No one would criticize a painter for making such a statement – in fact, we’d be more likely to criticize them for lack of artistic imagination and daring if they didn’t have this attitude. But a photographer is often looked down upon if they seek to manipulate an image, particularly something as iconic as a landscape. Why is this? And is there good reason to view photography differently in this regard?

Photography, of course, began life as the ultimate means of simply capturing the scene as it appeared. Over time, tools and techniques to manipulate (I prefer the term interpret) the image grew more powerful, until today there is virtually no limit to what can be done. The ability to interpret photographic images has grown much faster than our willingness to leave behind the original literal objectives of photography. It may just take more time – after all, painting has a few centuries more history behind it than does photography.

As you might imagine, I am not in the camp that belittles manipulation of images in photography. As with all things, there is a right and a wrong way to approach this and there are a lot of hideous photographs out there (I should point out in fairness, that there are a lot of bad paintings out there too!). For me the fun is in “seeing what I can turn it into”. To use an analogy to painting, to go out and just capture a pretty landscape in a literal manner feels like a paint-by-number painting.

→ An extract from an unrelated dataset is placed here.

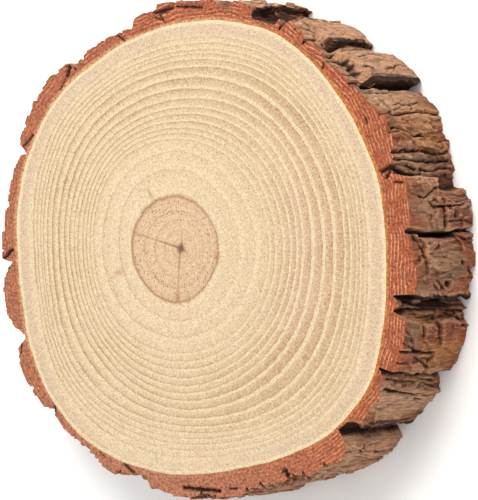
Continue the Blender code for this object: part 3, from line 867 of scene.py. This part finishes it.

Competent perhaps, with all the pieces and colors in the right place, but lacking any life.

I cannot think of a single reason to hold photographers to a different standard of artistic license than any other artist. I think we should all be free to “manage, manipulate and see what we can turn it into”!

3 responses to “Beyond the Landscape

  1. I agree completely with you— I come from a watercolor landscape background and finally got bored with painting pretty scenes over and over. I went through a number of transitions and now consider myself a mixed media collage non-objective painter. I prefer to look at paintings AND photographs were the artist manipulated, changed, added, subtracted to put something of themselves into the work.

  2. I think this illustrates a certain unwillingness of many people to distinuguish between the two photography camps.

    There is photography as a permanent record. Clearly, this is how photography as whole started out, the ability to captute and save a given image for posterity, and long may it continue.

    But mans ingenuity and creativity quite naturally brought forth a second strand – Photography as an art, and within THAT genre, as far as I can see, the world is your oyster! (or whatever other creature you want it to be!)